What should be known to all women, young ladies and even boys is that predators come in all sizes, shapes, social-economical and ethnic classes; they represent all professions (yes, even law enforcement), religious sectors (remember the Catholic priest scandals?) and recreational groups (scouting groups, team sports, etc.). Their prey most often have the common denominator of vulnerability in a variety of ways too many and complex to discuss in this article. The real point is this: Since predators fit so neatly into society before and often after striking out at their prey, it is imperative that we do not allow ourselves or our loved ones to become prey.

The following are a few suggestions in protecting ones self:

If your daughter or girlfriend (or you) is planning to meet someone with whom she has established an internet relationship, a very common occurrence these days, encourage (actually, insist!) her to meet him in a safe and neutral environment. (I say neutral because it is equally important she not reveal her residence to someone she knows nothing about.) Have an exit strategy in the event things do not go as planned, and always tell someone trustworthy where you plan to be and when you expect to be finished.
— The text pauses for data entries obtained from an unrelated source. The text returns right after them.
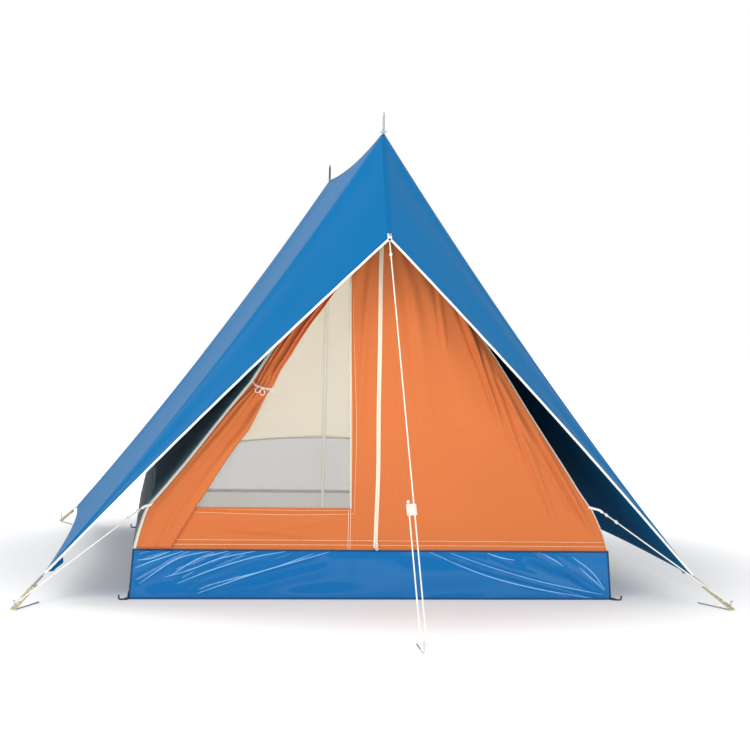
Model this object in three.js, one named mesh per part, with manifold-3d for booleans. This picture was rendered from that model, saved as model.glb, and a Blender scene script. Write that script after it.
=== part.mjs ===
import * as THREE from "three";
import { mergeVertices } from "three/addons/utils/BufferGeometryUtils.js";
import Module from "manifold-3d";

const wasm = await Module();
wasm.setup();

// A two-pole ridge tent, in millimetres. X runs to the right, the doors face -Y and Z is up.
// The origin is on the ground, under the middle of the floor.

// Cloth, clearances and cuts that the whole tent shares.
const clothThickness = 2;
const fitGap = 0.3;
const cutOverrun = 30;
const weldDistance = 0.001;
const seamHalfGap = clothThickness / 2 + fitGap / 2;
const foldGap = clothThickness / 2 + fitGap;

// Groundsheet tub.
const floorWidth = 1800;
const innerLength = 2040;
const tubHeight = 183;
const tubLean = 12;
const tubSheet = 2;

// Inner tent.
const leafTopHeight = 1411;
const peakPatchHeight = 89;
const innerRidgeHeight = leafTopHeight + peakPatchHeight;
const kneeWidth = 1700;
const kneeHeight = 339;
const kneeDrawIn = 25;
const innerRidgeSag = 25;
const innerEdgeSag = 6;
const innerBelly = 18;

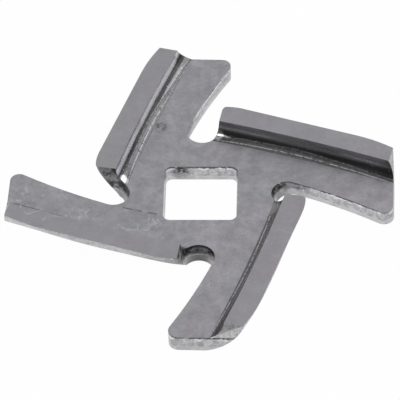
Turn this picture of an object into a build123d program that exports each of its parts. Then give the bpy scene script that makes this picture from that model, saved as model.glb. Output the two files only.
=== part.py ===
from build123d import *
import math
import os

# Meat grinder knife: one flat four-armed steel blank with a square drive hole.
# Each arm sweeps off-centre and carries a raised, flat-ground cutting strip along
# its leading edge, with a concave ground flank behind the strip and a convex
# underside below it. Z = 0 is the flat back, +Z looks at the cutting faces, and
# the turning axis is Z. Plan sizes are given for the arm that points along +X,
# at the front of the body.

# Heights
body_thickness = 2.1      # flat body, back to front
strip_rise = 2.1          # cutting strip above the body
side_draft = 4            # degrees that the side walls widen towards the back

# Square drive hole
drive_square = 9.0        # across flats, at the front
drive_corner_radius = 0.9

# Arms
arm_count = 4
tip_reach = 23.66         # turning axis to the square-cut tip, at its leading end
tip_skew = 1.65           # degrees that the tip line leans in towards its trailing end
tip_width = 9.8           # leading edge to trailing edge, along the tip
tip_corner_radius = 1.1   # trailing corner of the tip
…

If your son, daughter, friend or sibling is involved in sports or other recreational activities, don’t assume the “adult” in the situation is trustworthy. Never allow him or her to be alone with the “coach” and remember there is safety in numbers.

If you or your best friend are having trouble in a current relationship and plan to break it off or confront the significant other, do so in the manner previously described for meeting someone for the first time. Also, as in that case, have a simple yet effective exit strategy and be prepared to implement it at the first sign of trouble.

Finally, seriously consider having background checks of strangers you are considering dating or allowing access to your children or loved ones. Remember, these are very different times than generations past when everyone in a community knew everyone else, and seldom did their social circles extend beyond that community. Technology has shrunk our world, and for all of its good, there are plenty of underlying evils.

Sunday, April 20, 2008

To Catch a Cheater

To Catch a Cheater

Your instincts tell you he’s cheating. Your girlfriends say confront him, follow him, check his phone and email; threaten him with physical violence . . . Okay, skip the violence unless your calendar is open for the next few years. Forget trying to follow him yourself, but do check his cell phone records and email. (Doing your own surveillance is rarely successful and more often tips him to your suspicion.)

It’s really about opportunity. If you narrow your focus to the mostly likely times of opportunity, you’ll be more likely to find the evidence to back up your instincts. Also, if you’ve decided to hire a private investigator, you can save yourself a lot of money by targeting these highly suspicious times of opportunity. Here are some of the more common cover stories of cheaters:

“I have to go out of town on business."

- This is a great opportunity for all the obvious reasons and should certainly be a time you consider deploying surveillance. If that isn’t an option, make notes of this time period and be sure to study phone records when you receive your next bill. Look at calls before, during and after the trip. Check phone numbers on Google; you may be surprised how many phone numbers will show up in a search as they’ve been listed on websites such as Linked In, Manta, etc. Remember, if you are unable to identify the owner of a phone number, a private investigator may still be able to.

“Honey, I’m headed to the gym.”

- This is a great opportunity for one simple reason: he or she can return home showered—meaning their bodies are void of incriminating scents and other evidence without raising a lot of suspicion. They may also feel empowered by being able to look you in the eyes and say they had a great workout; maybe they did!

“I’m working late tonight.”

- We all know the dangers of workplace romances, but the question is whether your significant other is really working late at the office or has he or she slipped off for a little fling? Time it and call an hour later. Is he still in the office? Is he answering his cell phone? If not, is there a legitimate reason why? If you suspect something is going on, this is another great time for surveillance. Other considerations would be monitoring his odometer to see if the miles add up to his commute, or placing a tracking device on his vehicle. Most private investigators can provide this service. Some people have businesses where they can actually have their affair at their place of employment! This is a whole other challenge but depending on the circumstances of your case, a competent investigator should have several suggestions.

“We’re going fishing . . .”

- Hunting, hiking and fishing trips can be a great cover for a weekend with the other man or woman. For one, oftentimes the trip is planned for an area where cell phone service is unavailable. This allows them to turn off the phone and not worry about having to lie to you all weekend. Again, surveillance would be best. Check the odometer and ask plenty of questions. What about photos? Didn’t he take some pictures? Wouldn’t most people have a digital camera in their pack for their prize catch or that beautiful view?

“My girlfriend, Amanda . . .”

- Let me pick on the girls here a bit. I’ve seen more than a couple flings of women where their cover story is simply their girlfriend. If the “Girls Night Out” evenings or weekends are too common, pay attention. The mention of a Tupperware party makes a man’s eyes glaze; what a perfect cover story that could be! If they leave you with the remote, a pizza and plenty of beer, either be suspicious or thankful!

As a final note let me say this: Sometimes your instincts are wrong! I have worked a few cases where after a couple nights of surveillance I’ve been convinced the alleged cheater isn’t that at all. Maybe insecurities are causing false suspicions, or maybe you are unfairly judging your guy by your last guy or other men. Having said that, I’ve found that in those instances, the client thought the knowledge I provided was a worthy investment for their peace of mind. But if you’re going to rely on an investigator’s report and opinion in this regard, make sure you’ve hired a reputable, competent and reliable investigator.